Back up at the intersection, head right, or straight ahead to start FR237.1D. There will be a long mud puddle to go through then another camp site on the right. Next you will come to another four way intersection. The road on the right is FR237.1B, which goes back to the Switzerland Trail road. The road on the left is FR237.1H, which heads down along the side of Farewell Gulch. You will pass a spur on the left to a camp site. The road will only go a bit further before ending at another turn around. Back at the intersection, going straight will continue FR237.1D. The road will stay well used as you pass a spur to the left to a camp site. The road will go for a bit before coming to the next intersection. The right is FR237.1C which heads up a low rounded hill. At the top will be a camp site on the left and right. The road will drop down the other side of the hill and come to a hair pin turn. Off of the hair pin is another spur road to a camp site. Shortly past the hair pin turn FR237.1C will connect with the Switzerland Trail road.
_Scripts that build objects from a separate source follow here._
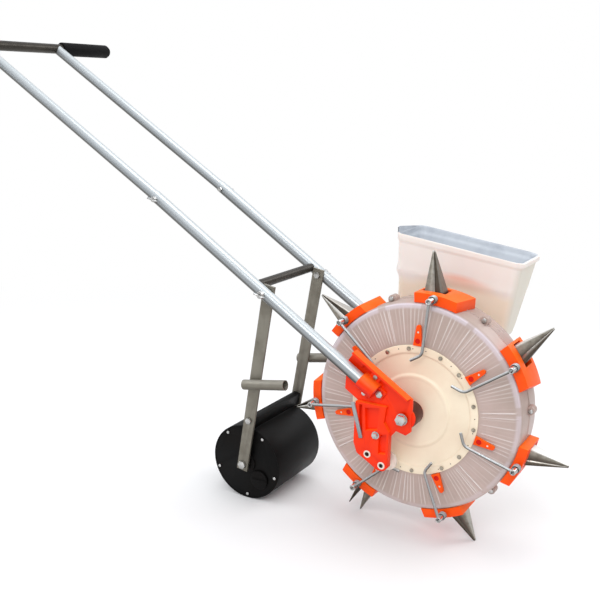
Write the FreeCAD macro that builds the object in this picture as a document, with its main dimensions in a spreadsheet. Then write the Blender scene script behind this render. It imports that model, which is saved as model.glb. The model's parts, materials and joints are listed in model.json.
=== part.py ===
import FreeCAD, Part
import Sketcher
import math
import os

Vector = FreeCAD.Vector
Placement = FreeCAD.Placement
Rotation = FreeCAD.Rotation

# Driving sizes in millimetres and degrees. X is the way the machine is pushed, Y runs along
# the wheel's axle away from the near side, Z is up. Lengths are measured from the axle.
sizes = {
    "tip_radius": 310, "beak_count": 7, "drum_radius": 217, "drum_half_width": 42,
    "drum_wall": 3, "shoulder": 5, "face_out": 51.7, "shell_bore": 121, "seat_radius": 137,
    "seam_lug_radius": 9, "seam_lug_half": 9, "seam_lug_turn": 30.8, "seam_lug_rise": 4,
    "seam_bolt_radius": 2.5, "seam_bolt_rise": 5.5, "seam_head_radius": 4.75, "seam_head": 3,
    "chute_radius": 12, "chute_x": 4, "seat_gap": 0.3, "fit_gap": 0.05,
    "plate_radius": 135, "plate_thickness": 2.6, "dish_depth": 3, "dish_radius": 118,
    "centre_radius": 73, "plate_bore": 20.3, "screw_circle": 128.3, "screw_radius": 2,
    "screw_head_radius": 4.2, "screw_head": 2.6, "screw_turn_a": -7.2, "screw_turn_b": 23,
    "seed_hole_radius": 10, "seed_hole_circle": 36, "seed_hole_count": 6,
    "hub_radius": 20, "hub_flange_radius": 45, "hub_flange": 3, "hub_half": 58,
    "bearing_outer": 14, "bearing_width": 9,
    "axle_radius": 8, "axle_over": 3, "axle_head_radius": 12, "axle_washer": 2.5,
    "axle_hex": 9.5, "axle_hex_height": 8.5,
    "holder_height": 19, "holder_near": 43, "holder_far": 30, "holder_back": -16,
    "holder_front": 69, "holder_splay": 8.7,
    "window_back": -12.5, "window_front": 36, "window_half": 18.5,
    "beak_back": -9.5, "beak_seam": 15, "beak_front": 30, "beak_half": 17, "beak_wall": 2,
    "beak_root": 231, "beak_foot": 221, "beak_tip_half": 2, "beak_tip_depth": 2.4,
    "pivot_x": 24.1, "pivot_z": 227.4, "sleeve_radius": 6, "sleeve_bore": 3,
    "sleeve_bore_deep": 12,
    "sleeve_near": 73, "sleeve_far": 29,
    "lever_radius": 3, "lever_plane": 68.6, "lever_bend_x": 16.9, "lever_bend_z": 122.8,
    "lever_tip_x": -6.6, "lever_tip_z": 108.3, "lever_bend_radius": 12, "beak_open": 18.5, "open_beak": 5,
    "spring_wall": 2.4, "spring_length": 14.4,
    "gate_inner": 136, "gate_outer": 177, "gate_width": 18, "gate_tip": 4.5, "gate_height": 6,
    "gate_centre": 2, "gate_recess": 5.5, "gate_recess_depth": 4, "gate_recess_in": 9,
    "gate_hole": 2.2, "gate_hole_out": 14,
    "tube_plane": 115.8, "tube_angle": 32.55, "tube_offset": 9.8, "tube_radius": 12.5,
    "tube_bore": 11.2, "splice_place": 701.7, "splice_overlap": 60,
    "upper_angle": 31.4, "upper_radius": 11, "upper_bore": 9.5, "upper_length": 566,
    "bar_radius": 11, "bar_half": 286, "bar_wall": 1.6, "grip_length": 162,
    "grip_radius": 15.5, "grip_end": 4, "cross_place": 400.4, "cross_radius": 9.5,
    "splice_bolt_radius": 3, "splice_bolt_back": 14,
    "plate_back": 97, "plate_front": 103, "rib_front": 112, "flange_front": 117,
    "flange_back": 100, "pad_front": 107, "pad_low": 124, "pad_side": 17,
    "bracket_top": 45, "bracket_end": 155, "bracket_wing": 38, "bracket_rim": 5,
    "leg_left": -101, "leg_right": -24, "leg_top": 20, "lobe_right": 18, "lobe_bottom": -34,
    "bush_rim": 12, "stud_rim": 10, "groove_right": -84, "groove_low": -56, "cell_right": -47,
    "cell_low": -32, "toe_low": -80,
    "boss_radius": 24, "boss_near": 58.6, "cap_radius": 56, "cap_near": 55.4, "cap_far": 82.5,
    "clamp_wall": 3.5, "clamp_low": 72.5, "clamp_high": 111, "clamp_tab": 22, "tab_thick": 4,
    "tab_low": 80, "tab_high": 102, "tab_side": 30, "tongue_low": 55, "tongue_half": 10,
    "clamp_bolt": 4, "clamp_bolt_place": 64.5, "clamp_bolt_flats": 13, "clamp_bolt_head": 5,
    "tab_screw": 2.5, "tab_screw_head": 4.5, "tab_screw_rise": 3, "striker_x": -37, "striker_z": -106,
    "striker_radius": 20, "striker_width": 8, "striker_near": 84, "pin_radius": 4,
    "spare_x": -69, "spare_z": -88, "bush_radius": 7, "bush_lip": 2,
    "bush_lip_high": 1.2, "stud_x": -52, "stud_z": -43,
    "stud_radius": 4, "stud_washer": 1.5, "stud_flats": 11, "stud_head": 5,
    "pin_collar": 2.7, "pin_collar_radius": 6.5, "pin_eye": 2.4, "pin_eye_deep": 8, "striker_boss": 9,
    "strip_width": 8, "strip_thick": 3, "strip_top_x": -104.5, "strip_top_z": 17.6,
    "strip_low_x": -83.7, "strip_low_z": -55.5,
    "hopper_front": 85, "hopper_back": 213, "hopper_left": -120.6, "hopper_right": 145.5,
    "mouth_left_z": 321.3, "mouth_right_z": 284.1, "waist_z": 170, "waist_back": 172, "waist_slope": 0.8,
    "waist_left": -112, "waist_right": 142, "outlet_z": 105, "outlet_left": 16,
    "outlet_right": 62, "outlet_back": 109, "hopper_wall": 3, "chute_left": 8, "chute_right": 40,
    "chute_low": 38, "wall_step": 3,
    "arm_width": 27, "arm_thick": 5, "arm_pivot_place": 375, "arm_over": 14,
    "roller_x": -381.9, "roller_radius": 88, "roller_half": 89,
    "roller_wall": 2.5, "cap_thick": 3, "cap_inset": 1, "roller_screws": 5,
    "roller_screw_circle": 81.9, "roller_screw_turn": 127.7, "roller_axle_radius": 8,
    "cap_hub_radius": 24, "cap_hub": 4, "cap_neck_radius": 16, "cap_neck": 8,
    "cap_screw": 2, "cap_screw_head": 3.6, "plug_bar": 4, "plug_radius": 22,
    "plug_height": 4, "plug_turn": -45, "plug_circle": 50,
    "stub_radius": 11, "stub_bore": 9.4, "stub_length": 106, "stub_place": 205,
    "stub_back": 13, "stub_tilt": 9.6, "scraper_width": 16, "scraper_thick": 3,
    "wing_core": 5, "wing_reach": 11, "wing_height": 9, "wing_thick": 2.4, "wing_rise": 25,
    "wing_turn": 20, "washer": 1.5, "bolt_head": 5, "arm_bolt_flats": 13,
    "scraper_place": 296, "scraper_gap": 1, "scraper_bolt_in": 10, "scraper_back": 6,
    "scraper_reach": 30, "scraper_lug": 7, "scraper_lug_long": 14, "arm_bolt_radius": 4,
    "roller_end_radius": 6, "roller_nut_flats": 17, "roller_nut": 6,
}
doc = FreeCAD.newDocument("row_dibbler")
sheet = doc.addObject("Spreadsheet::Sheet", "sizes")
for row, (alias, size) in enumerate(sizes.items(), 1):
    sheet.set(f"A{row}", alias)
    sheet.set(f"B{row}", str(size))
    sheet.setAlias(f"B{row}", alias)
doc.recompute()
work_cell = f"D{len(sizes) + 2}"
worked = {}


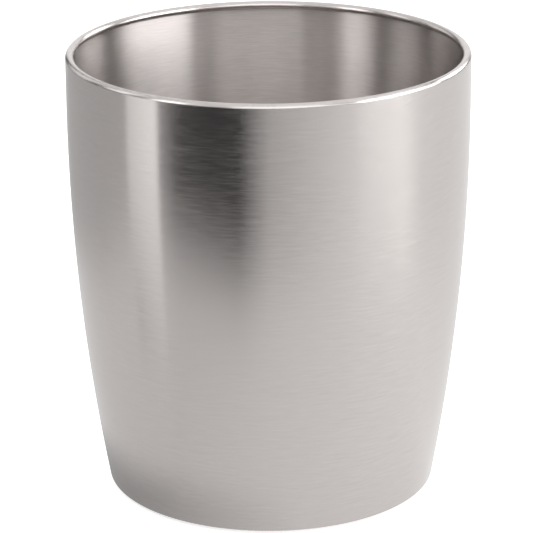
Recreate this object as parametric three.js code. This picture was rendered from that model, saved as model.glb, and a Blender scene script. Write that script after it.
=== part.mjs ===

Back on the other side of the hill, the road to the left, FR237.1D will immediatley come to another intersection. The road to the left is not a numbered road. Stay to the right and you will come to the last intersection. The road on the left is the rest of FR237.1D, which will become more of a two track. It will head into a more forested area before ending at a turn around. The road on the right is FR237.1I, which will head down through the open forest to a large dirt area, and then connect with the Switzerland Trail road.